» **WHAT IS ASKED**:
Take the data below and extract the lines from the one with "ALUMINIUM).rotation.z = VENT_TURN;" to the one with "points = [vertex.co", inclusive, exactly as written.

(Scripts that build objects)

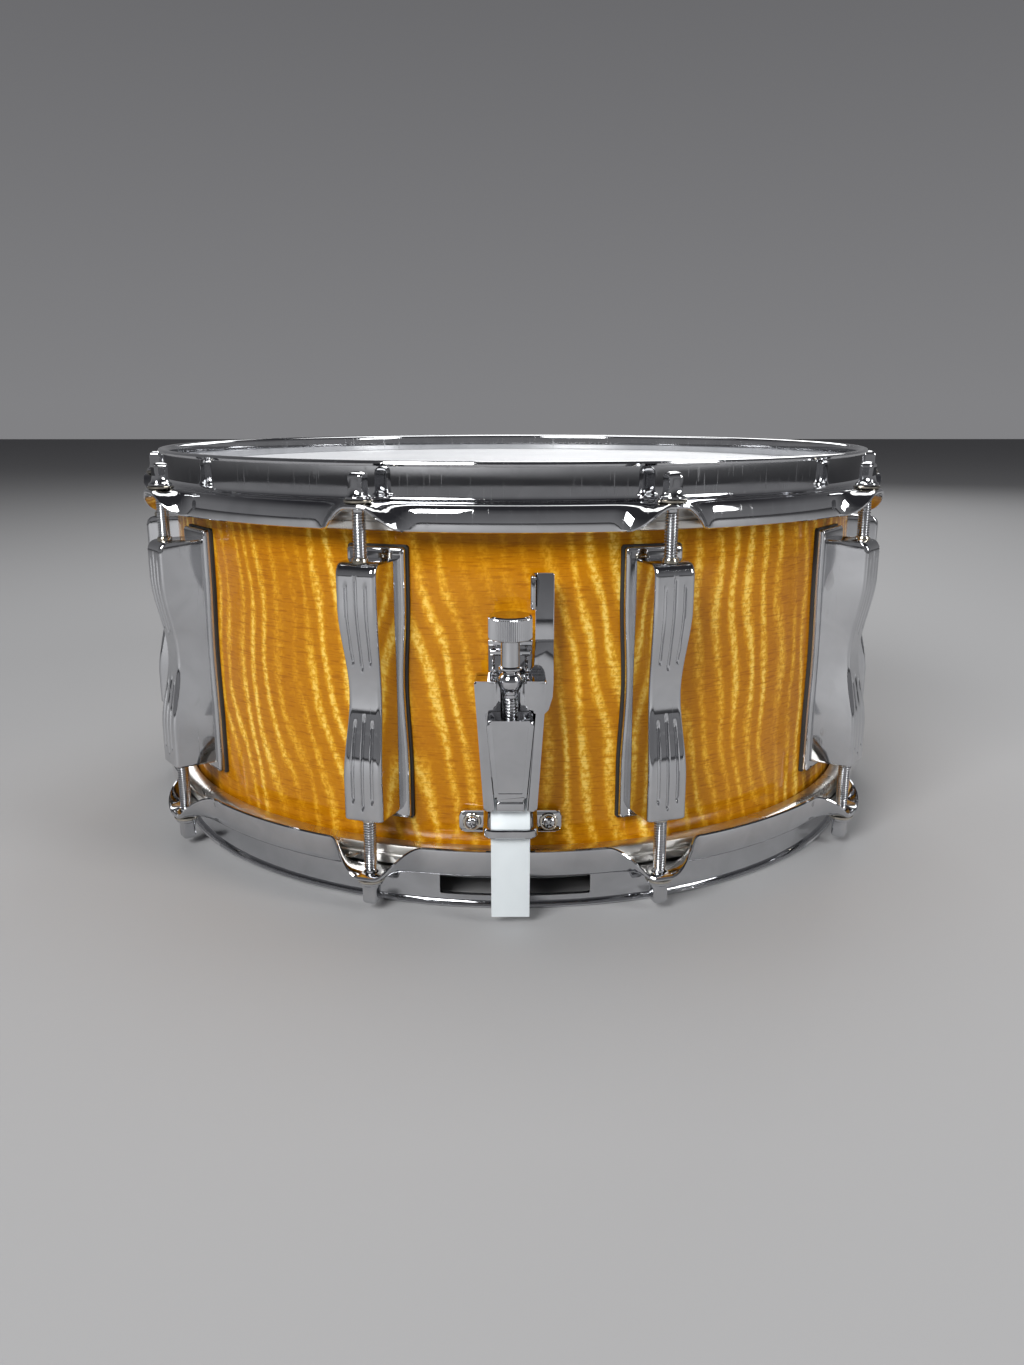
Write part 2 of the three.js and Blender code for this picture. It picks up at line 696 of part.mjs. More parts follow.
const BACK_STRAP = [
  [184.7, 50.5],
  [184.7, 39.5],
  [192.8, 30],
  [192.4, 15],
  [189, 11.6],
  [182, 9.4],
  [177, WIRE_Z - 0.2],
  [END_PLATE_OUTER + GAP, WIRE_Z - 0.2],
];
const backStrap = add("snare_strap_back", shape([strap(BACK_STRAP)]), WHITE_STRAP);
backStrap.rotation.z = Math.PI;

// Twenty coiled wires soldered to a plate at each end, lying under the snare head.
const WIRE_COUNT = 20;
const WIRE_PITCH = 3;
const WIRE_RADIUS = 0.95;
const PLATE_HALF = 30.5;
const END_PLATE_INNER = 148;
const WIRE_HALF_LENGTH = 158;

function snareWires() {
  const plates = [-1, 1].map((side) => {
    const plate = block(
      -PLATE_HALF,
      PLATE_HALF,
      END_PLATE_INNER,
      END_PLATE_OUTER,
      WIRE_Z - 0.7,
      WIRE_Z + 0.4,
    );
    return side > 0 ? plate : plate.rotateZ(Math.PI);
  });
  const wires = Array.from({ length: WIRE_COUNT }, (_, i) => {
    const x = (i - (WIRE_COUNT - 1) / 2) * WIRE_PITCH;
    return peg(WIRE_RADIUS, x, WIRE_Z, -WIRE_HALF_LENGTH, WIRE_HALF_LENGTH, 6);
  });
  return shape([...plates, ...wires]);
}
add("snare_wires", snareWires(), SNARE_STEEL);

// ---------------------------------------------------------------- butt

// The fixed end of the snares, opposite the strainer: a cast base, and a clamp bar held by two
// screws with the strap between them.
const butt = new THREE.Group();
butt.rotation.z = Math.PI;
drum.add(butt);

const BUTT_HALF = 14.5;
const BUTT_LOW = 38;
const BUTT_TOP = 62;
const BUTT_FACE = 184;
const CLAMP_BACK = BUTT_FACE + 1.4;
const CLAMP_FRONT = 190;
const CLAMP_SCREW_X = 10.8;
const CLAMP_SCREW_Z = 46;
const CLAMP_LOW = 41;
const CLAMP_TOP = 51.5;
const MOUNT_SCREW_X = 8;
const MOUNT_SCREW_Z = 57;

function buttBase() {
  const body = block(-BUTT_HALF, BUTT_HALF, BASE_BACK, BUTT_FACE, BUTT_LOW, BUTT_TOP);
  const holes = [-1, 1].flatMap((side) => [
    peg(SCREW_HOLE, side * CLAMP_SCREW_X, CLAMP_SCREW_Z, BUTT_FACE - 3, BUTT_FACE + 1, 8),
    peg(SCREW_HOLE, side * MOUNT_SCREW_X, MOUNT_SCREW_Z, BASE_BACK - 1, BUTT_FACE + 1, 8),
  ]);
  return shape([body], holes);
}
add("butt_base", buttBase(), CHROME, butt);

const clampHoles = [-1, 1].map((side) =>
  peg(SCREW_HOLE, side * CLAMP_SCREW_X, CLAMP_SCREW_Z, CLAMP_BACK - 1, CLAMP_FRONT + 1, 8),
);
const clampBar = block(-BUTT_HALF, BUTT_HALF, CLAMP_BACK, CLAMP_FRONT, CLAMP_LOW, CLAMP_TOP);
add("butt_clamp", shape([clampBar], clampHoles), CHROME, butt);

for (const [name, side] of SIDES) {
  const clampX = side * CLAMP_SCREW_X;
  const clampScrew = screw(clampX, CLAMP_SCREW_Z, CLAMP_FRONT + GAP, 4.2, 13.2, 8);
  add(`butt_clamp_screw_${name}`, clampScrew, CHROME, butt);
  const mountX = side * MOUNT_SCREW_X;
  const mountScrew = screw(mountX, MOUNT_SCREW_Z, BUTT_FACE + GAP, 3.4, SCREW_RISE, 5);
  add(`butt_mount_screw_${name}`, mountScrew, CHROME, butt);
}

// ---------------------------------------------------------------- vent and badge

// A blank oval badge, held flat to the shell by the flange of the air vent's grommet.
const BADGE_INNER = SHELL_RADIUS + GAP;
const BADGE_OUTER = BADGE_INNER + 0.7;
const BADGE_HALF_WIDTH = 19;
const BADGE_HALF_HEIGHT = 25;

function badge() {
  const outline = new THREE.Shape();
  outline.absellipse(0, MID_HEIGHT, BADGE_HALF_WIDTH, BADGE_HALF_HEIGHT, 0, Math.PI * 2);
  const slab = new THREE.ExtrudeGeometry(outline, {
    depth: 12,
    bevelEnabled: false,
    curveSegments: 12,
  });
  slab.rotateX(Math.PI / 2).translate(0, -SHELL_RADIUS + 6, 0);
  const outer = new THREE.CylinderGeometry(BADGE_OUTER, BADGE_OUTER, 100, 120);
  const inner = new THREE.CylinderGeometry(BADGE_INNER, BADGE_INNER, 120, 120);
  for (const cylinder of [outer, inner]) cylinder.rotateX(Math.PI / 2).translate(0, 0, MID_HEIGHT);
  const hole = peg(VENT_HOLE, 0, MID_HEIGHT, SHELL_INNER - 5, SHELL_RADIUS + 8);
  return geometryOf(solid(slab).intersect(solid(outer)).subtract(solid(inner)).subtract(solid(hole)));
}
add("badge", badge(), ALUMINIUM).rotation.z = VENT_TURN;

const grommet = shape(
  [
    peg(VENT_HOLE - GAP, 0, MID_HEIGHT, SHELL_INNER - 1, BADGE_OUTER + 1.4, 16),
    peg(9, 0, MID_HEIGHT, BADGE_OUTER + GAP, BADGE_OUTER + 1.6, 16),
  ],
  [peg(4.6, 0, MID_HEIGHT, SHELL_INNER - 3, BADGE_OUTER + 4)],
);
add("vent_grommet", grommet, CHROME).rotation.z = VENT_TURN;

export default drum;
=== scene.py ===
"""A 14 x 6.5 inch snare drum: curly maple shell, ten double-ended lugs, triple-flanged steel hoops.

The script follows the drum as it is put together: shell, heads, hoops, lugs, rods, strainer, butt
and snares. Sizes inside the sections are in millimetres. A piece on the shell is drawn at the front,
where a point at radius n is (x, -n, z), and is then turned about the drum's axis.
"""

import json
import math

import bmesh
import bpy
from mathutils import Matrix, Vector
from mathutils.geometry import tessellate_polygon


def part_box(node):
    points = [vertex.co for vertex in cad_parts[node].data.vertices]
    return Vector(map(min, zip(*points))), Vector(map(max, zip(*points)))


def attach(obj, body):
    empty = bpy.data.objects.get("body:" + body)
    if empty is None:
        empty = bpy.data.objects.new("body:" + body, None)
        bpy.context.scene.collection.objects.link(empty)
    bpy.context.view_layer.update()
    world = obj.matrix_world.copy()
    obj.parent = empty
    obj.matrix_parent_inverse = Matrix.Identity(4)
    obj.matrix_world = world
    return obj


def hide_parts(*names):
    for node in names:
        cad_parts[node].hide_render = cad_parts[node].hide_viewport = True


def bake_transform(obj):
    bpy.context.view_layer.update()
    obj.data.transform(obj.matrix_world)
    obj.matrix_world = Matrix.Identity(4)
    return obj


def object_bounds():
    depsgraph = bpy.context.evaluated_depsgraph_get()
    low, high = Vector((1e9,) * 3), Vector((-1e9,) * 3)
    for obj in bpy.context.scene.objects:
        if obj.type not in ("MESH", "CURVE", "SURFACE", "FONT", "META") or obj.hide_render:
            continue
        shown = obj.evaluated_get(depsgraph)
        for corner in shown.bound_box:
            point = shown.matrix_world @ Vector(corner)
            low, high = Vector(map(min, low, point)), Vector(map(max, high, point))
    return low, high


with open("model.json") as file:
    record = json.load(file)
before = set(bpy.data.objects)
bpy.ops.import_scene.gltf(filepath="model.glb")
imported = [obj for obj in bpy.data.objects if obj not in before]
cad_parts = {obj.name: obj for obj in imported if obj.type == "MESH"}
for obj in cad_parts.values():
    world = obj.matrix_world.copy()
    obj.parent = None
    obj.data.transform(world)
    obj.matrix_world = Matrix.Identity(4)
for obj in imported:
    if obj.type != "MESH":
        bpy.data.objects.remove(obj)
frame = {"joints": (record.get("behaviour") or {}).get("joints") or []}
cad_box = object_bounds()

# ------------------------------------------------------------------------------ camera
# A phone camera a little above the drum, 0.6 m in front of its axis, tipped down by about 14
# degrees.

camera_data = bpy.data.cameras.new("camera")
camera_data.sensor_width = 36.0
camera_data.lens = 28.55
camera_data.clip_start = 0.01
camera = bpy.data.objects.new("camera", camera_data)
camera.location = (-0.0032, -0.6048, 0.2074)
camera.rotation_euler = (math.radians(90 - 14.47), 0.0, math.radians(-0.26))
bpy.context.scene.collection.objects.link(camera)
bpy.context.scene.camera = camera

# ------------------------------------------------------------------------------ studio
# A plain pale floor under soft light: a large panel overhead, a key panel at the left, a smaller
# fill at the right and a dim grey room around them.

STUDIO_PANELS = [
    # place, width, depth, watts
    ((0.0, 0.45, 1.6), 1.5, 0.9, 12.0),
    ((-0.9, -1.7, 1.3), 0.9, 0.9, 44.0),
    ((1.6, -1.0, 0.9), 0.5, 0.9, 15.0),
    ((0.5, 1.9, 1.1), 1.2, 0.7, 11.0),
]

floor_mesh = bpy.data.meshes.new("floor")
floor_mesh.from_pydata([(-6, -6, 0), (6, -6, 0), (6, 6, 0), (-6, 6, 0)], [], [(0, 1, 2, 3)])
floor = bpy.data.objects.new("floor", floor_mesh)
floor_paint = bpy.data.materials.new("floor_paper")
floor_paint.use_nodes = True
paper = floor_paint.node_tree.nodes["Principled BSDF"]
paper.inputs["Base Color"].default_value = (0.38, 0.38, 0.385, 1)
paper.inputs["Roughness"].default_value = 0.75
floor_mesh.materials.append(floor_paint)
bpy.context.scene.collection.objects.link(floor)
bpy.context.scene.view_settings.view_transform = "Standard"

for i, (place, width, depth, watts) in enumerate(STUDIO_PANELS):
    panel = bpy.data.lights.new(f"panel_{i + 1}", "AREA")
    panel.shape = "RECTANGLE"
    panel.size = width
    panel.size_y = depth
    panel.energy = watts
    panel_object = bpy.data.objects.new(f"panel_{i + 1}", panel)
    panel_object.location = place
    aim = Vector((0, 0, 0.09)) - Vector(place)
    panel_object.rotation_euler = aim.to_track_quat("-Z", "Y").to_euler()
    bpy.context.scene.collection.objects.link(panel_object)

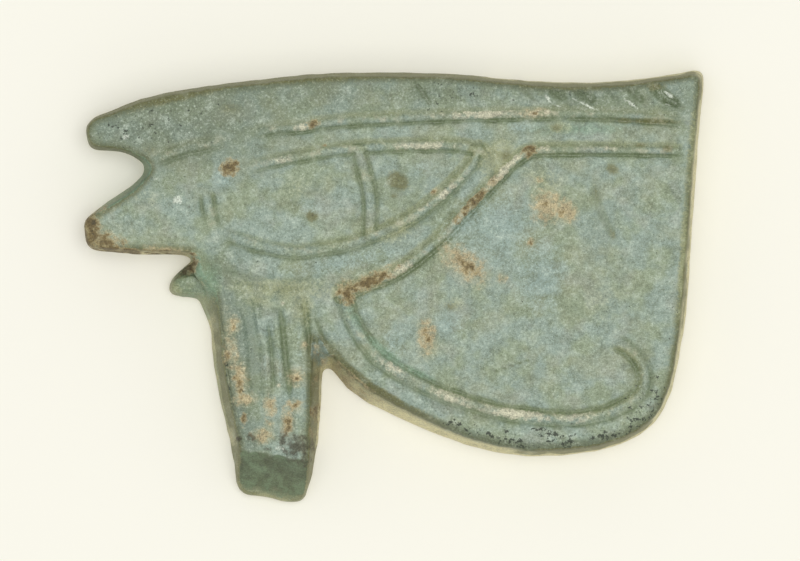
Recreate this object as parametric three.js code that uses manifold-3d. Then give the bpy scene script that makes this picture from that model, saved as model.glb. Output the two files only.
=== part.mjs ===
// A wedjat eye amulet in glazed composition, pressed in an open mould and pierced for a thread.
// It lies on its flat back: +X runs from the tip of the brow to its tall end, +Y towards the brow,
// and +Z out of the face. The origin is the middle of the outline's box, on the plane of the back.
// Lengths are in millimetres.
import * as THREE from "three";
import { mergeVertices } from "three/addons/utils/BufferGeometryUtils.js";
import Module from "manifold-3d";

const wasm = await Module();
wasm.setup();

// Overall size and wall
const LENGTH = 48; // tip of the brow to its tall end
const THICKNESS = 6; // flat back to plain face
const DRAFT = 0.6; // how far a wall of full draft leans in on its way up, so that the paste left the mould
const EDGE_ROUND = 0.55; // rounding between wall and face
const BACK_ROUND = 0.3; // rounding between wall and back

// Raised lines of the eye, each between two fine grooves
const RIDGE_WIDTH = 0.78;
const RIDGE_HEIGHT = 0.32; // above the plain face
const GROOVE_WIDTH = 0.34; // beyond each side of a ridge
const GROOVE_DEPTH = 0.3; // below the plain face
const LINE_FADE = 2.4; // length over which a worn line dies away
const FADED_START = 0.2; // how far past a line's end its fading would still run on, as a share of LINE_FADE
const FADED_WIDTH = 0.5; // share of its width that a line keeps where it has died away

// Broad swellings and cuts
const SWELL_HEIGHT = 0.2; // rise of the brow, the paint band, the cheek strip and the ribs of the foot
const SOFT_SPREAD = 1.5; // how much wider a soft form runs out than its listed width
const FURROW_DEPTH = 0.42; // grooves between the ribs of the foot
const HATCH_COUNT = 7; // hair strokes at the tall end of the brow
const HATCH_DEPTH = 0.14;
const HATCH_WIDTH = 0.5;
const HATCH_TIP = 0.4; // share of its width that a stroke has at its tips

// Thread hole and the broken lump of paste at its left mouth
const BORE_DIAMETER = 1.3;
const BORE_HEIGHT = 2.8; // axis above the back
const COLLAR_HEIGHT = 3.2; // top of the lump above the back
const COLLAR_ROUND = 0.5;
const COLLAR_DRAFT = 0.4; // share of DRAFT

// Sloping end of the foot
const TOE_HEIGHT = 1.5; // what is left of the wall at the toe

// Fineness of the facets
const TURN_PER_FACET = THREE.MathUtils.degToRad(12);
const EDGE_FACETS = 3;
const LINE_FACETS = 6; // across a ridge, a groove or a swelling
const HATCH_FACETS = 4;
const BORE_FACETS = 16;
const WALL_LEVELS = [0, 0.4, 0.75, 1]; // shares of the wall's height that have a ring of their own
const RIDGE_STEP = 1.0; // length of one facet along a ridge
const TROUGH_STEP = 1.27; // along its grooves, out of step with the ridge so that no two edges coincide
const SWELL_STEP = 1.9;
const FINEST = 0.008; // smallest step kept in the surface
const OVERRUN = 0.6; // how far an added form sinks below the face, and a cutter stands above it
const CLEARANCE = 0.02; // shift that keeps a fading form out of the plane of the face
const END_TRIM = 0.09; // how much shorter a ridge is than its grooves at each end
const CUTTER_FLARE = 1.15; // how much wider a groove's cutter is above the face
const ROOT_WIDTH = 0.8; // share of its width that a swelling has below the face
const MIDDLE_OF_ARC = 1 - Math.SQRT1_2; // inset and height of the middle of a quarter round

// Plan points are in thousandths of the length: x from the tip of the brow, y from the toe.
const SHARE = LENGTH / 1000;

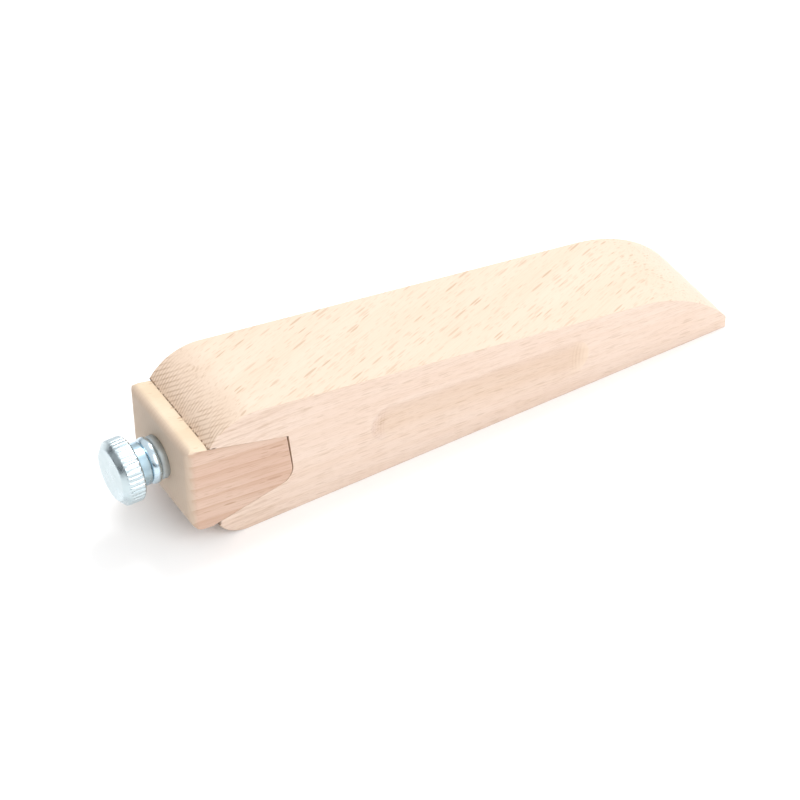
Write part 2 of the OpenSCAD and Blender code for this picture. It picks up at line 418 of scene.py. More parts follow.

» **FULL ANSWER**:
add("badge", badge(), ALUMINIUM).rotation.z = VENT_TURN;

const grommet = shape(
  [
    peg(VENT_HOLE - GAP, 0, MID_HEIGHT, SHELL_INNER - 1, BADGE_OUTER + 1.4, 16),
    peg(9, 0, MID_HEIGHT, BADGE_OUTER + GAP, BADGE_OUTER + 1.6, 16),
  ],
  [peg(4.6, 0, MID_HEIGHT, SHELL_INNER - 3, BADGE_OUTER + 4)],
);
add("vent_grommet", grommet, CHROME).rotation.z = VENT_TURN;

export default drum;
=== scene.py ===
"""A 14 x 6.5 inch snare drum: curly maple shell, ten double-ended lugs, triple-flanged steel hoops.

The script follows the drum as it is put together: shell, heads, hoops, lugs, rods, strainer, butt
and snares. Sizes inside the sections are in millimetres. A piece on the shell is drawn at the front,
where a point at radius n is (x, -n, z), and is then turned about the drum's axis.
"""

import json
import math

import bmesh
import bpy
from mathutils import Matrix, Vector
from mathutils.geometry import tessellate_polygon


def part_box(node):
    points = [vertex.co for vertex in cad_parts[node].data.vertices]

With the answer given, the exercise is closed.